AI Controller
Model Studio
Deploy LLMs on-premises and download Hugging Face and NIM models with Qubrid AI Controller
Welcome to the documentation for deploying Large Language Models (LLMs) with Qubrid AI Controller. In this guide, we will explore the process of deploying LLMs into our premises, including inferencing, to leverage the power of GPU acceleration for natural language processing tasks.
What are Large Language Models (LLMs)?
Large Language Models (LLMs) are a class of artificial intelligence models capable of understanding and generating human-like text, images, audio, and videos at scale. These models, often based on deep learning architectures like Transformers, have revolutionized natural language processing (NLP) tasks by exhibiting remarkable capabilities in language understanding, generation, translation, and more.
Inferencing with LLMs
Inferencing with LLMs involves using trained models to generate text or make predictions based on input data. Whether it's text completion, translation, summarization, or sentiment analysis, LLMs excel at understanding and generating human-like text in various contexts. The inferencing process typically involves:
- Model Deployment: Deploying the trained LLM on production environments or inference servers to handle incoming requests
- Input Processing: Preprocessing input data to ensure compatibility with the LLM's input format, such as tokenization or encoding
- Model Inference: Passing the preprocessed input through the LLM to generate predictions or text outputs
- Output Post-processing: Optionally, post-processing the model outputs to enhance readability or usability, depending on the application requirements
Integrating inferencing with LLMs into our GPU infrastructure platform offers scalable and high-performance solutions for real-time NLP applications, enabling rapid and efficient processing of natural language inputs.
Hugging Face Models
The admin can download the models from the Hugging Face repository and store them on the local server in the desired directory.

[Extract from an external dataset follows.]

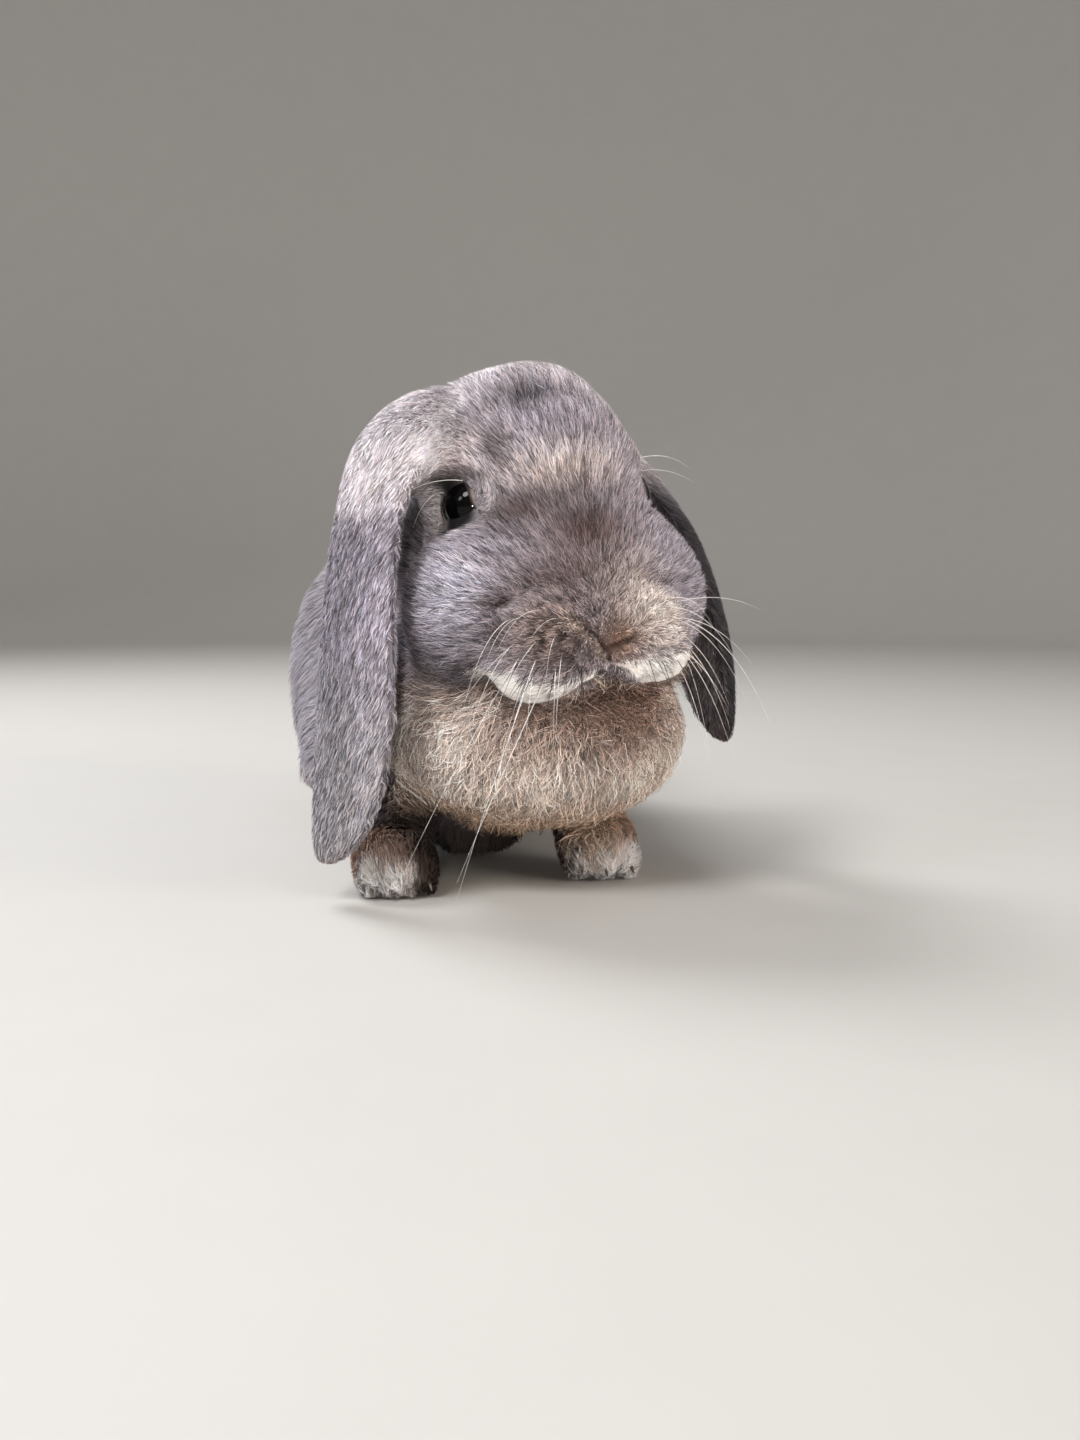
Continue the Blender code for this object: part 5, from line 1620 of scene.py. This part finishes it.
def makeLights():
    # round lamps aimed at the head, and an even light from all round
    for name, (place, power, size, colour, spread) in lights.items():
        lamp = bpy.data.lights.new(name, "AREA")
        lamp.shape = "DISK"
        lamp.energy, lamp.size, lamp.color, lamp.spread = power, size, colour, math.radians(spread)
        thing = bpy.data.objects.new(name, lamp)
        bpy.context.scene.collection.objects.link(thing)
        aim(thing, headMiddle + np.array(place), headMiddle)
        thing.visible_camera = False
    world = bpy.data.worlds.new("studio")
    world.use_nodes = True
    background = world.node_tree.nodes["Background"]
    background.inputs["Color"].default_value = surroundings["colour"]
    background.inputs["Strength"].default_value = surroundings["strength"]
    bpy.context.scene.world = world
    print("lamps", len(lights))


def makeCamera():
    # it looks along the yaw and dips by its angle: (sin yaw cos dip, cos yaw cos dip, -sin dip)
    lens = bpy.data.cameras.new("camera")
    lens.sensor_width, lens.lens = view["sensor"], view["lens"]
    lens.clip_start = view["nearest"]
    thing = bpy.data.objects.new("camera", lens)
    bpy.context.scene.collection.objects.link(thing)
    start = pawsMiddle + view["place"]
    yaw, dip = view["yaw"], view["dip"]
    ahead = [math.sin(yaw) * math.cos(dip), math.cos(yaw) * math.cos(dip), -math.sin(dip)]
    aim(thing, start, start + np.array(ahead))
    bpy.context.scene.camera = thing
    print("camera, lens", view["lens"])


bpy.context.scene.view_settings.view_transform = "Standard"
skinFacts = makeSkin(skinMaterial())
dressSkin(skinFacts, furMaterial())
eyeLook = eyeMaterial()
for word in eyeMiddles:
    makeEye(word, eyeLook)
    makeLids(word, skinMaterial())
skinGrid = nearestGrid(skinFacts["points"])
paleSets = [padWhiskers(-1, "right", skinGrid, skinFacts), padWhiskers(1, "left", skinGrid, skinFacts),
            longOnes(skinGrid, skinFacts)]
makeWhiskers("whiskers", paleSets, whiskers["root"], plainMaterial(**whiskers["look"]))
darkSets = [darkWhiskers(sign, skinGrid, skinFacts) for sign in (-1, 1)]
makeWhiskers("darkWhiskers", darkSets, whiskers["darkRoot"], plainMaterial(**whiskers["darkLook"]))
makeClaws(skinGrid, skinFacts, plainMaterial(**claws["look"]))
makeFloor()
makeLights()
makeCamera()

Download a Model from Hugging Face
The following are the steps to download a model from the Hugging Face repository.
Start the download
Click the download button against the models on the list and fill in the Hugging Face token and directory path (on the desired path - it can be a directory or NFS path).
Wait for completion
The model will get downloaded successfully, depending on the internet speed.
Please make sure the Hugging Face token provided is correct and has permission to download the desired model; otherwise, the downloading process will fail.
Currently, this version only supports Instruct-type language models from Hugging Face to be deployed for inference.
NIM (Nvidia Inference Microservice) Models
The admin can download the models from the NIM and store them on the local server in the desired directory.
Download a Model from the Nvidia NIM Repository
The following are the steps to download a model from the Nvidia NIM repository.
Add the NIM API key
Add the NIM API key before starting to download the models.
Download the model
Click the download button against the NIM models available on the list.
Wait for completion
The model will get downloaded successfully, depending on the internet speed.